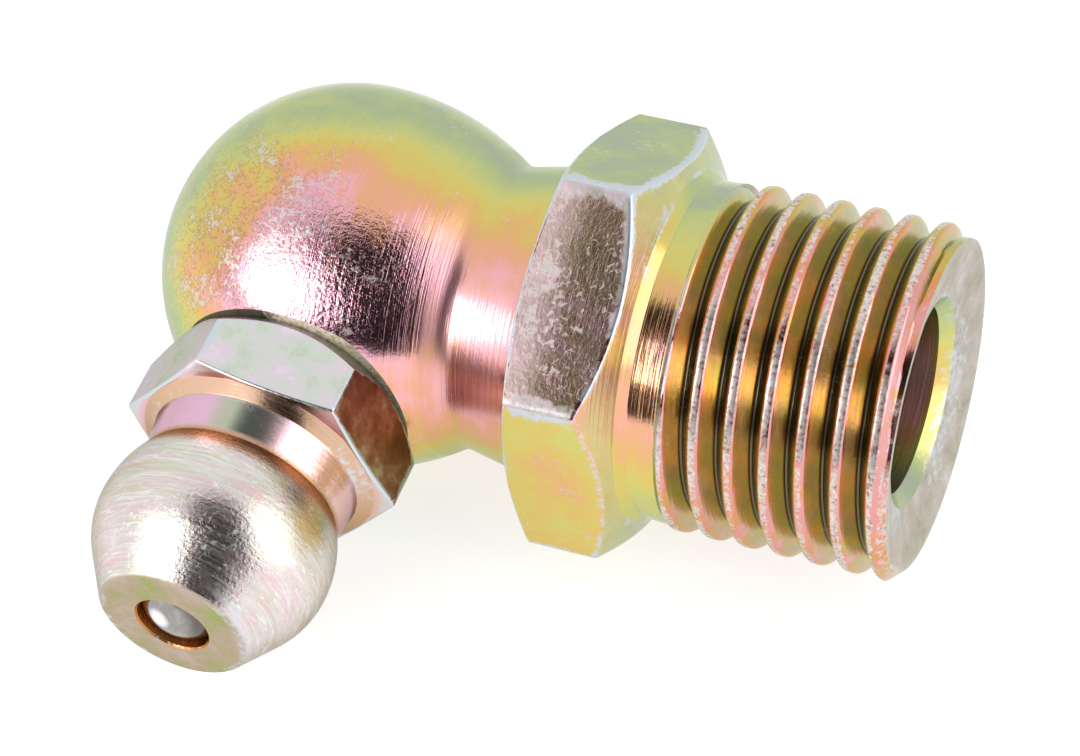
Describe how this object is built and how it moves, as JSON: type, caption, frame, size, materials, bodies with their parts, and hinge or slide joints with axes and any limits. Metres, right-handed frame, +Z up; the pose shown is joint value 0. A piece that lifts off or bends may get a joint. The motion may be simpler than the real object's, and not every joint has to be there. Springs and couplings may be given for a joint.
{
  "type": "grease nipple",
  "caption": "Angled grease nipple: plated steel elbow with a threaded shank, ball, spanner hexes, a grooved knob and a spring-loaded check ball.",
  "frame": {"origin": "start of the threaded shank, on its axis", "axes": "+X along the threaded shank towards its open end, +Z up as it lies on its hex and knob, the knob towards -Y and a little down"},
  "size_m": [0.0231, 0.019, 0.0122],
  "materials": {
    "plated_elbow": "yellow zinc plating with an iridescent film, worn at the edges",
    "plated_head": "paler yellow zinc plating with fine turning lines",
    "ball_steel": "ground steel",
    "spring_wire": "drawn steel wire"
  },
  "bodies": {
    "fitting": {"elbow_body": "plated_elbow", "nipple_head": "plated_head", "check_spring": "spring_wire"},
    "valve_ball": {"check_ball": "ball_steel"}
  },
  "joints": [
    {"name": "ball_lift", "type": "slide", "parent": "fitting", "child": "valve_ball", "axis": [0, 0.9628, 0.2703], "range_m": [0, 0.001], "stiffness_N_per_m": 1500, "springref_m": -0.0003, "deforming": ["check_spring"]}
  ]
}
══════════════════════════════
#### [Exercise]
Quote each line of the listing above exactly.

#### [Answer below]
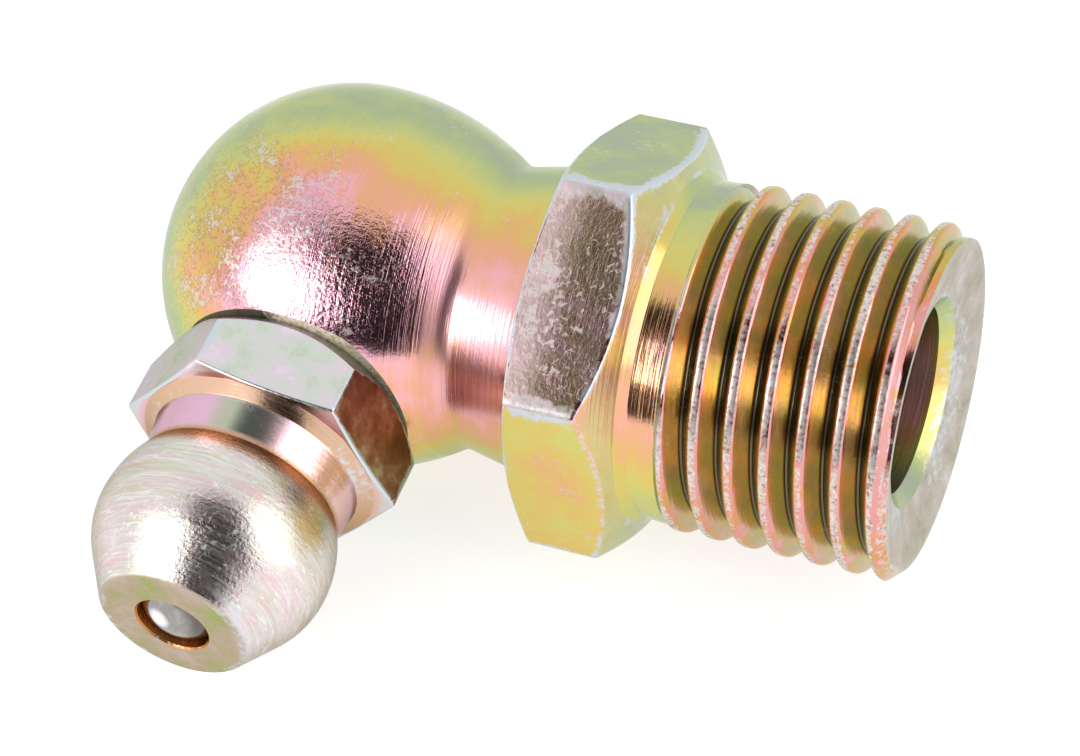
Describe how this object is built and how it moves, as JSON: type, caption, frame, size, materials, bodies with their parts, and hinge or slide joints with axes and any limits. Metres, right-handed frame, +Z up; the pose shown is joint value 0. A piece that lifts off or bends may get a joint. The motion may be simpler than the real object's, and not every joint has to be there. Springs and couplings may be given for a joint.
{
  "type": "grease nipple",
  "caption": "Angled grease nipple: plated steel elbow with a threaded shank, ball, spanner hexes, a grooved knob and a spring-loaded check ball.",
  "frame": {"origin": "start of the threaded shank, on its axis", "axes": "+X along the threaded shank towards its open end, +Z up as it lies on its hex and knob, the knob towards -Y and a little down"},
  "size_m": [0.0231, 0.019, 0.0122],
  "materials": {
    "plated_elbow": "yellow zinc plating with an iridescent film, worn at the edges",
    "plated_head": "paler yellow zinc plating with fine turning lines",
    "ball_steel": "ground steel",
    "spring_wire": "drawn steel wire"
  },
  "bodies": {
    "fitting": {"elbow_body": "plated_elbow", "nipple_head": "plated_head", "check_spring": "spring_wire"},
    "valve_ball": {"check_ball": "ball_steel"}
  },
  "joints": [
    {"name": "ball_lift", "type": "slide", "parent": "fitting", "child": "valve_ball", "axis": [0, 0.9628, 0.2703], "range_m": [0, 0.001], "stiffness_N_per_m": 1500, "springref_m": -0.0003, "deforming": ["check_spring"]}
  ]
}